**Work to complete:**
The material below contains a line with "cutter_collection.objects.link(thing)" and a line with "for body, members". Copy exactly those two lines and all lines between them.

**Raw data:**
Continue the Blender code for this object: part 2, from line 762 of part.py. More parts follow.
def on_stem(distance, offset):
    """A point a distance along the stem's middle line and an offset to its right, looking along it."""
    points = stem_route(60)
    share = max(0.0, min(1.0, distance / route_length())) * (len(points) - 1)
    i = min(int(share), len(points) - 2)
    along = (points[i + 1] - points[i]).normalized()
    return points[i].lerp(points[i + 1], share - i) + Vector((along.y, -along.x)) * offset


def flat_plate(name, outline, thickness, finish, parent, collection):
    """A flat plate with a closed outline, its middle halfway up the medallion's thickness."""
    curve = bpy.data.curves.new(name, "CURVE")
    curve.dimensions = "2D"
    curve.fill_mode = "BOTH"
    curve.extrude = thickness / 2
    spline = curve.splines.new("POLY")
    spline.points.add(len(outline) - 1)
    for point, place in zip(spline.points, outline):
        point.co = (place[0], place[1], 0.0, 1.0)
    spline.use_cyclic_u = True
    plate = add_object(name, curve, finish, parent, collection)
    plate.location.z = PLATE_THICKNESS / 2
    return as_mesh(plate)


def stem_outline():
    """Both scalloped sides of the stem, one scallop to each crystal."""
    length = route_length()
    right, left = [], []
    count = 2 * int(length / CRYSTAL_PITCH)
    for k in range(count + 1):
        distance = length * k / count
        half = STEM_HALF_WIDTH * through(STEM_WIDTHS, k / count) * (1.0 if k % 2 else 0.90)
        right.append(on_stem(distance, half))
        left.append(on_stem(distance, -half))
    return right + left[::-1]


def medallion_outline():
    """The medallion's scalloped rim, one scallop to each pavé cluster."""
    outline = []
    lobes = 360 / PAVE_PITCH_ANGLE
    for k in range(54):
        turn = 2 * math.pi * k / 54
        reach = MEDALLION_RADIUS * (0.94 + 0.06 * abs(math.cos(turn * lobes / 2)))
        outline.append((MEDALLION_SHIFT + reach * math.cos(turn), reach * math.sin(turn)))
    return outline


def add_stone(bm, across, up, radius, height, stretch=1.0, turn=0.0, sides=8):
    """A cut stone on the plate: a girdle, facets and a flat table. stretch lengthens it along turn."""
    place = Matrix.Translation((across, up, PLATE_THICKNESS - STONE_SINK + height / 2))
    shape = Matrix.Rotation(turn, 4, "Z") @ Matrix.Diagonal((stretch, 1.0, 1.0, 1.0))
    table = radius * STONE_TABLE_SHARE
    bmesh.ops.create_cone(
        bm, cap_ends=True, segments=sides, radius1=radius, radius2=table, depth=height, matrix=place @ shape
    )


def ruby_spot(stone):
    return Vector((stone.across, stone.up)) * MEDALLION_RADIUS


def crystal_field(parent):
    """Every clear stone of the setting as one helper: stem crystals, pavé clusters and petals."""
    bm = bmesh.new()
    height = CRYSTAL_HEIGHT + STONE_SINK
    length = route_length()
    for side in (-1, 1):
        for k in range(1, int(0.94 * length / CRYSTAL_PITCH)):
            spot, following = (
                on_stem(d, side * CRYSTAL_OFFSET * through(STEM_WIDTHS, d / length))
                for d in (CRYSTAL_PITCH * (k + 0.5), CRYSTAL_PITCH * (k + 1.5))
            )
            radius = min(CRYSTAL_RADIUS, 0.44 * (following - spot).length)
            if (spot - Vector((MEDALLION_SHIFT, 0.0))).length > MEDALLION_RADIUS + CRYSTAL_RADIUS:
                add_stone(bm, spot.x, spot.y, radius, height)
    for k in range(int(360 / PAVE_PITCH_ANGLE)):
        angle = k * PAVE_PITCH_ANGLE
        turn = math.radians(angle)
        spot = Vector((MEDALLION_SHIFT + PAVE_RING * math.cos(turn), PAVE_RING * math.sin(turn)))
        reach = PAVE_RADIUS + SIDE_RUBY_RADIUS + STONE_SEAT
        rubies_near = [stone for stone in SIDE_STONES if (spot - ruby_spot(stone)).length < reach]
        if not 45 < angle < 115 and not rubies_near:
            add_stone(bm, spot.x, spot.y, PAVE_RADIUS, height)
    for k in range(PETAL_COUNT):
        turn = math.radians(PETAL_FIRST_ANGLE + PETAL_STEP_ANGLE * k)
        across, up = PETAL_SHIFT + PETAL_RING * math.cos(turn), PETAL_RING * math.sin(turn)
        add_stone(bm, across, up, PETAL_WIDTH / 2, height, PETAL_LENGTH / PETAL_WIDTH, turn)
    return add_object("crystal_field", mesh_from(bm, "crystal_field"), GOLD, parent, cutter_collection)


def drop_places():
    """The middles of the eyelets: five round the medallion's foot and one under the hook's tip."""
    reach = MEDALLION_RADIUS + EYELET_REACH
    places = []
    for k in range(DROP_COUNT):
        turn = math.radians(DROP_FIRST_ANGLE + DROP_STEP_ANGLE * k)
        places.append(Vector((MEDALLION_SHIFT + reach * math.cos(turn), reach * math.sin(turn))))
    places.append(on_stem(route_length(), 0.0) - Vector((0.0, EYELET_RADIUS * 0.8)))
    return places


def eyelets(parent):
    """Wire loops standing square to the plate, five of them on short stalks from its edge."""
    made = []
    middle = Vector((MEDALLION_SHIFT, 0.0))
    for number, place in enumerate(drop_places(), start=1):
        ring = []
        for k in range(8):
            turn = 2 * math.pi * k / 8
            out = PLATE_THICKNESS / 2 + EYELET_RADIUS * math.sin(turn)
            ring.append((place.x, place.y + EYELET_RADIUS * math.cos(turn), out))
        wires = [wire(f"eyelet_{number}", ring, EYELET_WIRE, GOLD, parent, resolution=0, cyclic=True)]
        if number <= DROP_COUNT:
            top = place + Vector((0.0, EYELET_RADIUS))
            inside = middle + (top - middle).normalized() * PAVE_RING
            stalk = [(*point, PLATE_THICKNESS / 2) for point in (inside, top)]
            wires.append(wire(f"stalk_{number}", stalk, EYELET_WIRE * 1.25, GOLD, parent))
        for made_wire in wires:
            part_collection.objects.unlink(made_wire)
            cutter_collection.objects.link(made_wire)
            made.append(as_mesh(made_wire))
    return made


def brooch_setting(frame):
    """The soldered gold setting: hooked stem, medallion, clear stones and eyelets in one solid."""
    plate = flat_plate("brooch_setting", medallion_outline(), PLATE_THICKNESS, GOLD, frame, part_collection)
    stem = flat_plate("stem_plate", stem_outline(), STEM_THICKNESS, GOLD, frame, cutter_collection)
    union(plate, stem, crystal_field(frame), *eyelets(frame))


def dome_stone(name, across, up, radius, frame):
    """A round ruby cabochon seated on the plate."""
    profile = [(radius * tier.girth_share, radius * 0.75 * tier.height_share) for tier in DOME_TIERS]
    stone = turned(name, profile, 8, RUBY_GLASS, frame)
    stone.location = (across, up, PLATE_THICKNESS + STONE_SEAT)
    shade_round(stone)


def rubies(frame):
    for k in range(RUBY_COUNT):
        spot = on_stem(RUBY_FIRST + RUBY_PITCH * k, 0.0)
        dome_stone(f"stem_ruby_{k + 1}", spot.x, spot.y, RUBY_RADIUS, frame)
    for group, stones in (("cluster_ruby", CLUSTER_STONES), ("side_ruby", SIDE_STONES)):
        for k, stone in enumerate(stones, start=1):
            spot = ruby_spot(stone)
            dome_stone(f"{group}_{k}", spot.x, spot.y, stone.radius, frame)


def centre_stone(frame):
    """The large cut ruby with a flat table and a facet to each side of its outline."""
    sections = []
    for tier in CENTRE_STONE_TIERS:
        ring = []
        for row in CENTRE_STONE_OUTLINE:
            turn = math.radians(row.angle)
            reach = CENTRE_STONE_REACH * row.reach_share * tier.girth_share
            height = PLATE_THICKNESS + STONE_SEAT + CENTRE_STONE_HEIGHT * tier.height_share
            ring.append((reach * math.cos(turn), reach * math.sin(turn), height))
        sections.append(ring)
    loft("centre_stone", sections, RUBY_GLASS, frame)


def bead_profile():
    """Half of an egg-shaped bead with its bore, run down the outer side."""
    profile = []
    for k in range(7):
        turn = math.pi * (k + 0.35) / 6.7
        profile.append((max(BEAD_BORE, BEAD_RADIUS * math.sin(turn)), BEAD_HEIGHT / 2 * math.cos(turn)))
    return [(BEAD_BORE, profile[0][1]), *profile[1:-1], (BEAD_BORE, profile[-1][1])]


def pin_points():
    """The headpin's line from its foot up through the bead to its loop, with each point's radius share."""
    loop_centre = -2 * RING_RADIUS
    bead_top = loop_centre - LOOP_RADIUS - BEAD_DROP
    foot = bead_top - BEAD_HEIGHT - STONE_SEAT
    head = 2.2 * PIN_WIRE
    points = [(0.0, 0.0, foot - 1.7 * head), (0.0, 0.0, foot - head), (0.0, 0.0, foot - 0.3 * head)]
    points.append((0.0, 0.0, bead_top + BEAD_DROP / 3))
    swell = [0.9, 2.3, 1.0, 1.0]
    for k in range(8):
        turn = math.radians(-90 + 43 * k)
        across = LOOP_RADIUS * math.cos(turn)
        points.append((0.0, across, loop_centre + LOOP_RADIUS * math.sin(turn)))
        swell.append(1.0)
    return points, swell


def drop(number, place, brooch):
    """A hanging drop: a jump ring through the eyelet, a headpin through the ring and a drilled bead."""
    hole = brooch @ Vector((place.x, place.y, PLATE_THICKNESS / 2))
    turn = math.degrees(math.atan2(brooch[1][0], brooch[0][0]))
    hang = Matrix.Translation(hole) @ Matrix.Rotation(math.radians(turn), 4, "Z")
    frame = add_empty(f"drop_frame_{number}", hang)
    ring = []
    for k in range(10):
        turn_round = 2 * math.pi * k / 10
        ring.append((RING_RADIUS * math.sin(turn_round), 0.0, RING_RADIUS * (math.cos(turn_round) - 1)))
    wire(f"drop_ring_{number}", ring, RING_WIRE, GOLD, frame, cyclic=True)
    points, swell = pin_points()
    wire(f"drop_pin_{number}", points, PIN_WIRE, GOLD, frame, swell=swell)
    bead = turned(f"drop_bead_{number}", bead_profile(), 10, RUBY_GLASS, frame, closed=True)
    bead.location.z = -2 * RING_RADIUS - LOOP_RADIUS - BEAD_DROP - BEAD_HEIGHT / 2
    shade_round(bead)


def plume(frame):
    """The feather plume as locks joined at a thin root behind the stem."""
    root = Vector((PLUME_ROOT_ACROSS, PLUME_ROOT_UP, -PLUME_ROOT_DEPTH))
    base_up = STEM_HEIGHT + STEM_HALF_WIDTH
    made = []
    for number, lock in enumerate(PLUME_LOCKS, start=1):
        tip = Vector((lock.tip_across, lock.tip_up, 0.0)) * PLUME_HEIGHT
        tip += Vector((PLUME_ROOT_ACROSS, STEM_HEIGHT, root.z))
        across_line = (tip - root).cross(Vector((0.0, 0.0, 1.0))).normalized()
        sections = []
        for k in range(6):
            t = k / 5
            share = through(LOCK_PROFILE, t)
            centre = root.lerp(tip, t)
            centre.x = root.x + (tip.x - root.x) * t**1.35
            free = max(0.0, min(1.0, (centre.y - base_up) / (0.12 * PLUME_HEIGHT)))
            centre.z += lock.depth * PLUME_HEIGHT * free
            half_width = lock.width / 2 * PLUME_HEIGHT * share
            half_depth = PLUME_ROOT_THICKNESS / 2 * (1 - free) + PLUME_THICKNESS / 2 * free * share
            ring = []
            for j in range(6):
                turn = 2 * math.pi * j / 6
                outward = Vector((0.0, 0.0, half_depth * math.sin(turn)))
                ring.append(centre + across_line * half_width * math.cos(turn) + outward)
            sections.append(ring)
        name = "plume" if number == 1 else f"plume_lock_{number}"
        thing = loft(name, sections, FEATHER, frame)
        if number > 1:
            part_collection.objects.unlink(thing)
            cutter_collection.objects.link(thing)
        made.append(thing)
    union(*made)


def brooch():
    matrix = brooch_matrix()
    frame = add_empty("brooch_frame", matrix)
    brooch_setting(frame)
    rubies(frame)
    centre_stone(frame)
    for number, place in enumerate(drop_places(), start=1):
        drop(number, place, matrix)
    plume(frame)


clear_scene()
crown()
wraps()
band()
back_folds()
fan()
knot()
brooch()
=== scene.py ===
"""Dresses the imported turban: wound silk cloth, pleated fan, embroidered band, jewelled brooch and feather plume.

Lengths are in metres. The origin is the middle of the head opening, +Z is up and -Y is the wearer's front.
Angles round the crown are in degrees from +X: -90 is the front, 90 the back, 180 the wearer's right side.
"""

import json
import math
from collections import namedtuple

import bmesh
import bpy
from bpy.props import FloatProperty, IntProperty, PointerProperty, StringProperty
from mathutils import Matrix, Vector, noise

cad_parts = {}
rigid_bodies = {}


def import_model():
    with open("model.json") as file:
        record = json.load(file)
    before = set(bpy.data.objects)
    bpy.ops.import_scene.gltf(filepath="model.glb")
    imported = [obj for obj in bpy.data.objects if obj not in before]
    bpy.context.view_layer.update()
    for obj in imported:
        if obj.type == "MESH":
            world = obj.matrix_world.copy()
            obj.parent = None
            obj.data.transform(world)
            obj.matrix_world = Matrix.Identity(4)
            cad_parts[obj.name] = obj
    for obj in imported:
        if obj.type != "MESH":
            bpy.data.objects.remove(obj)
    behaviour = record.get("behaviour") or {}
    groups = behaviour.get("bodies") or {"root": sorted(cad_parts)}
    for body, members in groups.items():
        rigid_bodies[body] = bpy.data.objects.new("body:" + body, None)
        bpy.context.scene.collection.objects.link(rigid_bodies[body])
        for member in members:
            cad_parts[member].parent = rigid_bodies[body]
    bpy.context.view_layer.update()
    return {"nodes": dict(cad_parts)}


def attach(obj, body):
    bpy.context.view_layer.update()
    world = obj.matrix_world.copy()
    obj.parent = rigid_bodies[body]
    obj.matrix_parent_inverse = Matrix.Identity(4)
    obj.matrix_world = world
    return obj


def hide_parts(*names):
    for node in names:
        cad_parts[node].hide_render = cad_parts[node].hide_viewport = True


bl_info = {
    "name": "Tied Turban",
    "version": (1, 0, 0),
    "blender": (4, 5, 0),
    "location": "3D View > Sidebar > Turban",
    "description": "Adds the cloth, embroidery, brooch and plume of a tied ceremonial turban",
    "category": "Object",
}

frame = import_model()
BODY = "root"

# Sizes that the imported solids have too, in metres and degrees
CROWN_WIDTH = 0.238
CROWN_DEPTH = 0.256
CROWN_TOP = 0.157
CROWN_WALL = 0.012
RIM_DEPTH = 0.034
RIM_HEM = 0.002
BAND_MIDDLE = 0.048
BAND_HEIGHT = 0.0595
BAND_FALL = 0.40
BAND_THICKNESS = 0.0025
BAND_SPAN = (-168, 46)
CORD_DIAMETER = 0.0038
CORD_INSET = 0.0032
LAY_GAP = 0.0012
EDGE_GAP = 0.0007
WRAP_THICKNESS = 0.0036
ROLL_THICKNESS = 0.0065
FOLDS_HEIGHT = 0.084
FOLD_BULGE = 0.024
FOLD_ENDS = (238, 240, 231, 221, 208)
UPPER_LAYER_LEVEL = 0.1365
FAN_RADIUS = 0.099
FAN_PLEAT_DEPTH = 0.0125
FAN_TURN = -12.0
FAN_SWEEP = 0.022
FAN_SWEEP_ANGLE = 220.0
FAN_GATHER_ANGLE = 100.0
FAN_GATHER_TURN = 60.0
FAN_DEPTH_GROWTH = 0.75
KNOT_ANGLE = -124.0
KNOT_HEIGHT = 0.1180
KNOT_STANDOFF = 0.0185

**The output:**
            cutter_collection.objects.link(thing)
        made.append(thing)
    union(*made)


def brooch():
    matrix = brooch_matrix()
    frame = add_empty("brooch_frame", matrix)
    brooch_setting(frame)
    rubies(frame)
    centre_stone(frame)
    for number, place in enumerate(drop_places(), start=1):
        drop(number, place, matrix)
    plume(frame)


clear_scene()
crown()
wraps()
band()
back_folds()
fan()
knot()
brooch()
=== scene.py ===
"""Dresses the imported turban: wound silk cloth, pleated fan, embroidered band, jewelled brooch and feather plume.

Lengths are in metres. The origin is the middle of the head opening, +Z is up and -Y is the wearer's front.
Angles round the crown are in degrees from +X: -90 is the front, 90 the back, 180 the wearer's right side.
"""

import json
import math
from collections import namedtuple

import bmesh
import bpy
from bpy.props import FloatProperty, IntProperty, PointerProperty, StringProperty
from mathutils import Matrix, Vector, noise

cad_parts = {}
rigid_bodies = {}


def import_model():
    with open("model.json") as file:
        record = json.load(file)
    before = set(bpy.data.objects)
    bpy.ops.import_scene.gltf(filepath="model.glb")
    imported = [obj for obj in bpy.data.objects if obj not in before]
    bpy.context.view_layer.update()
    for obj in imported:
        if obj.type == "MESH":
            world = obj.matrix_world.copy()
            obj.parent = None
            obj.data.transform(world)
            obj.matrix_world = Matrix.Identity(4)
            cad_parts[obj.name] = obj
    for obj in imported:
        if obj.type != "MESH":
            bpy.data.objects.remove(obj)
    behaviour = record.get("behaviour") or {}
    groups = behaviour.get("bodies") or {"root": sorted(cad_parts)}
    for body, members in groups.items():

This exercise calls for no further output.